Una guerra con múltiples narrativas
Israel se defiende argumentando que actúa en legítima defensa tras los ataques de Hamás, como el del 7 de octubre de 2023, que dejó más de 1,200 muertos israelíes. Sin embargo, su respuesta militar en Gaza, con bombardeos indiscriminados y bloqueos, ha sido ampliamente cuestionada por organismos internacionales por violar el principio de proporcionalidad y distinción entre combatientes y civiles.
Por su parte, Palestina reivindica su derecho a la autodeterminación y a resistir la ocupación, aunque algunos de sus métodos, como los cohetes lanzados contra civiles israelíes, también constituyen violaciones del derecho internacional (Bourekba, 2023). Las redes sociales, especialmente TikTok, Instagram y X, han permitido que voces palestinas lleguen directamente al mundo, generando una empatía inmediata, pero también polarización.

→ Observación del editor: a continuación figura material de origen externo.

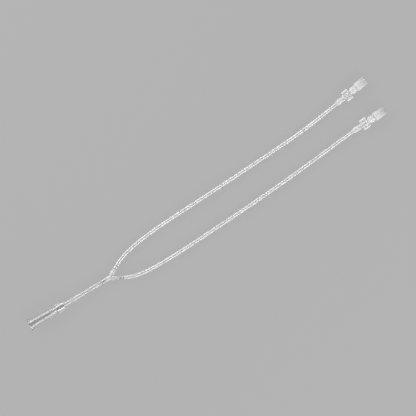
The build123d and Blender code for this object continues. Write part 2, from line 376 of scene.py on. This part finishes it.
def add(tree, kind, settings=None, links=None):
    """Adds a node; settings name its properties or inputs, links map an input to an output.

    Inputs that share a name are linked by their number.
    """
    made = tree.nodes.new("ShaderNode" + kind)
    for name, value in (settings or {}).items():
        if name in made.inputs:
            made.inputs[name].default_value = value
        else:
            setattr(made, name, value)
    for name, output in (links or {}).items():
        tree.links.new(made.inputs[name], output)
    return made


def new_material(name):
    """A material with an empty tree."""
    material = bpy.data.materials.new(name)
    material.use_nodes = True
    material.node_tree.nodes.clear()
    return material


def wavy_plastic(name, settings, grain_mm, grain_depth_mm):
    """A clear or hazy plastic with the faint waviness that its mould or die leaves."""
    material = new_material(name)
    tree = material.node_tree
    place = add(tree, "TexCoord")
    waves = add(
        tree,
        "TexNoise",
        {"Scale": 1 / (grain_mm * MM), "Detail": 2.0, "Roughness": 0.5},
        {"Vector": place.outputs["Object"]},
    )
    bump = add(
        tree,
        "Bump",
        {"Strength": GRAIN_STRENGTH, "Distance": grain_depth_mm * MM},
        {"Height": waves.outputs["Fac"]},
    )
    shader = add(tree, "BsdfPrincipled", settings, {"Normal": bump.outputs["Normal"]})
    add(tree, "OutputMaterial", links={"Surface": shader.outputs["BSDF"]})
    return material


def finish_where(material, attribute, settings):
    """Moves the finish to other settings where the mesh's own attribute is 1."""
    tree = material.node_tree
    shader = tree.nodes["Principled BSDF"]
    share = add(tree, "Attribute", {"attribute_name": attribute})
    for name, value in settings.items():
        ends = {"To Min": shader.inputs[name].default_value, "To Max": value}
        level = add(tree, "MapRange", ends, {"Value": share.outputs["Fac"]})
        tree.links.new(shader.inputs[name], level.outputs["Result"])


# Plasticised PVC, injection moulded in a polished mould: glossy, clear and a little wavy. Its grey
# tint over the whole funnel is painted shade, which darkens it as the table's shadow under it
# would.
FUNNEL_PVC = wavy_plastic(
    "moulded_clear_pvc",
    {
        # painted shade: this grey tint darkens all that is seen through the funnel
        "Base Color": linear("#e3e3e3"),
        "Roughness": 0.04,
        "IOR": 1.53,
        "Transmission Weight": 0.99,
    },
    grain_mm=2.5,
    grain_depth_mm=0.02,
)
# Plasticised PVC, extruded as hose: glossy and clear with a trace of haze, its wall left faintly
# wavy by the die.
HOSE_PVC = wavy_plastic(
    "extruded_clear_pvc",
    {
        "Base Color": linear("#fafafa"),
        "Roughness": 0.05,
        "IOR": 1.55,
        "Transmission Weight": 0.975,
    },
    grain_mm=3.0,
    grain_depth_mm=0.008,
)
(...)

Mapas de paz dibujados en el aire
Hablar de soluciones es recorrer un archivo lleno de papeles firmados y promesas rotas. Desde los primeros acuerdos hasta hoy, han surgido múltiples propuestas:
- La creación de dos Estados,
- Un Estado binacional,
- Boicots y sanciones internacionales,
- Mediación de actores globales (Rosas, 2024).
Pero la mayoría han servido más para ganar tiempo que para construir paz. Mientras no se aborde el conflicto con justicia, reconocimiento mutuo y voluntad política real, cualquier acuerdo será frágil y temporal.
La paz no se firma, se construye
El verdadero cambio comienza cuando dejamos de ver este conflicto como algo lejano o ajeno. La paz no se hereda ni se improvisa; se construye con justicia, responsabilidad y empatía. El mundo no puede actuar como si nada estuviera ocurriendo. Lo que sucede en Gaza es el espejo de una humanidad que ha normalizado la violencia y ha convertido la vida en moneda de cambio.
Como ciudadanos, no basta con compartir indignación en redes sociales. Debemos informarnos críticamente, cuestionar las narrativas dominantes y exigir a los medios que muestren la realidad con contexto y rigor. También debemos dar voz a quienes no son escuchados.
Es imposible no sentir tristeza, frustración e indignación. Estamos tan acostumbrados a ver ciudades en llamas y titulares sensacionalistas que discutimos sobre “quién tiene razón” mientras la vida humana se devalúa. Estamos fallando como humanidad: justificamos lo injustificable, culpamos a las víctimas y perdemos la capacidad de sentir compasión.
Detrás de una pantalla no podemos detener una bomba, pero sí podemos dejar de ser cómplices del silencio. Si no actuamos, formamos parte del problema. Entonces, la pregunta sigue en pie: ¿Seguiremos siendo espectadores… o daremos voz a quienes no son escuchados?